== TASK ==
Gather, from the listing beneath this task, every line holding the string "joints".

== Structured object records ==

__________

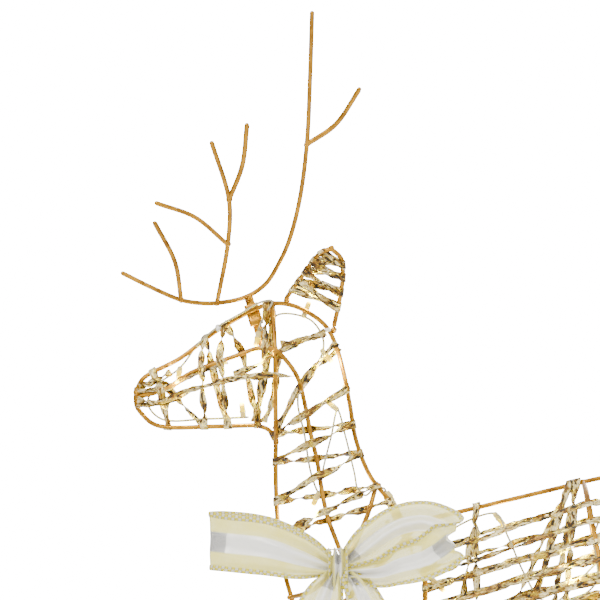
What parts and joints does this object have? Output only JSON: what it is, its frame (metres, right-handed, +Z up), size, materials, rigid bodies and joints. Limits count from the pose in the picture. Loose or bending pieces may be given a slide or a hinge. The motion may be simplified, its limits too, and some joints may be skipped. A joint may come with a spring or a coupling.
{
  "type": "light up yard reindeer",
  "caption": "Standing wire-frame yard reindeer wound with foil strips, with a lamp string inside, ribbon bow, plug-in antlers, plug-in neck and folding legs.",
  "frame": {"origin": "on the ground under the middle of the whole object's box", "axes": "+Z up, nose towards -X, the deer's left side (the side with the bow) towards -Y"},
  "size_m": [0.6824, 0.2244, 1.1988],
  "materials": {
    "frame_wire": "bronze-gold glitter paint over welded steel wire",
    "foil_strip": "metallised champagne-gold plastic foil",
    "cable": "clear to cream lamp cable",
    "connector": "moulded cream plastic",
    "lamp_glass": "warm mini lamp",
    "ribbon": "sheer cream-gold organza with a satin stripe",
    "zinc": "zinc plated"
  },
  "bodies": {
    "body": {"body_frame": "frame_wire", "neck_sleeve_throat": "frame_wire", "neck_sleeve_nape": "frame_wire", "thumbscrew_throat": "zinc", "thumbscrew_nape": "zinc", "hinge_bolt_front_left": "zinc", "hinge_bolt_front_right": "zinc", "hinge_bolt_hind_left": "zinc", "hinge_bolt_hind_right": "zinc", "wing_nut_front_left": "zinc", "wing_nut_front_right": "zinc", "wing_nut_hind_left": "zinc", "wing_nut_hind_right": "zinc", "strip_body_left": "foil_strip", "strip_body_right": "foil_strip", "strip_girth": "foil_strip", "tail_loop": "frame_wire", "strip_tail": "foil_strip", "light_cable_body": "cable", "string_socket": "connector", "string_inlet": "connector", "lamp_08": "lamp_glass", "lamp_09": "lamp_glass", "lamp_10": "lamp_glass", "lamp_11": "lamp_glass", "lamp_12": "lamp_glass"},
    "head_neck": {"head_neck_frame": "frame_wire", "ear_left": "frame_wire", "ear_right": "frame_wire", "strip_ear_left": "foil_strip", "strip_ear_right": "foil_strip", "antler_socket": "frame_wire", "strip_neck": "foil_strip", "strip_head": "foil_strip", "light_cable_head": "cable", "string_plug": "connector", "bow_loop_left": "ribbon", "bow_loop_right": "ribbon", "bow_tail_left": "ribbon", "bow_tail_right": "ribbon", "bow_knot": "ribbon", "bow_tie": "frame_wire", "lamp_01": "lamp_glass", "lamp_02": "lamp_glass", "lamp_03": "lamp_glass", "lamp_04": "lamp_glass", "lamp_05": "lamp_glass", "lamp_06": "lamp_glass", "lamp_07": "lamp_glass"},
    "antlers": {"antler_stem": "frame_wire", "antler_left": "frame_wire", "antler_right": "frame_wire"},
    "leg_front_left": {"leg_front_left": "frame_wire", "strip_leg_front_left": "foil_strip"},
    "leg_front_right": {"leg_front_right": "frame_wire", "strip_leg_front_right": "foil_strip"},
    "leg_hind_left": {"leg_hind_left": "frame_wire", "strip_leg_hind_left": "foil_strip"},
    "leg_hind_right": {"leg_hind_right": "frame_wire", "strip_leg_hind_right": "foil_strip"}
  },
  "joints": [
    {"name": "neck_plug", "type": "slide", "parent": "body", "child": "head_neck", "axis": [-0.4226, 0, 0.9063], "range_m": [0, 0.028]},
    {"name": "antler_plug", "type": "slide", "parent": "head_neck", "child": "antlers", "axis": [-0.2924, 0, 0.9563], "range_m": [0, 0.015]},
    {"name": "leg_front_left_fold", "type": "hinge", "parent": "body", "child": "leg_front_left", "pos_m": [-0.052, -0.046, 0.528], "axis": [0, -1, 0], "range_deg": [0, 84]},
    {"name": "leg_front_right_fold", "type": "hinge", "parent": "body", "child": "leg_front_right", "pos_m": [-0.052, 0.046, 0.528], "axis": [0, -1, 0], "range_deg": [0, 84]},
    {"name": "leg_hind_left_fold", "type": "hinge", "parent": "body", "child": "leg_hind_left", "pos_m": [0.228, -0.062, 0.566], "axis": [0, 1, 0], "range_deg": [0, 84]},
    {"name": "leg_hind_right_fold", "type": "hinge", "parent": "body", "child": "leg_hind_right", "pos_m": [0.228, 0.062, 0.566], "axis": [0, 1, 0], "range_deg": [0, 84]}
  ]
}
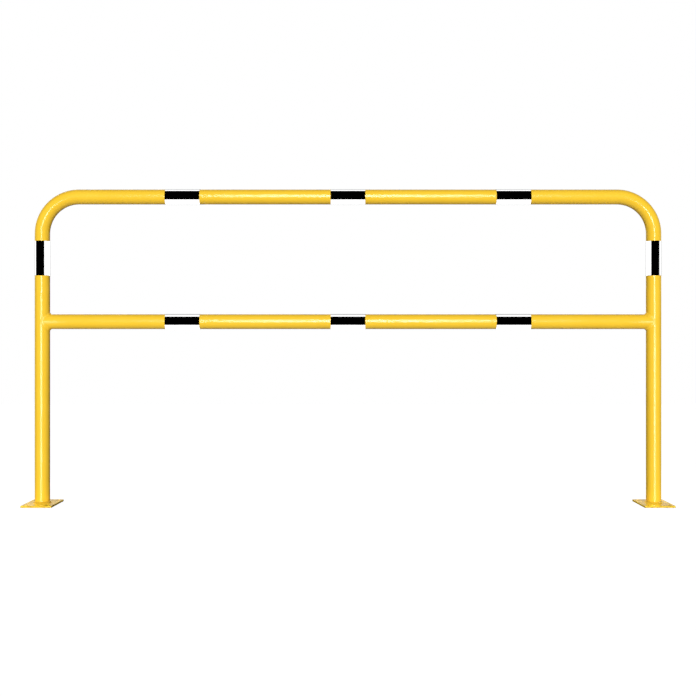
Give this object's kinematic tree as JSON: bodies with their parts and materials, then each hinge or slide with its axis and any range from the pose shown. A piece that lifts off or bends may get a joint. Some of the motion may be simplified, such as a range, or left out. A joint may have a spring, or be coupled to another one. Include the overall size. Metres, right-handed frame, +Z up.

__________

== SOLUTION FOR THIS EXERCISE ==
What parts and joints does this object have? Output only JSON: what it is, its frame (metres, right-handed, +Z up), size, materials, rigid bodies and joints. Limits count from the pose in the picture. Loose or bending pieces may be given a slide or a hinge. The motion may be simplified, its limits too, and some joints may be skipped. A joint may come with a spring or a coupling.
  "joints": [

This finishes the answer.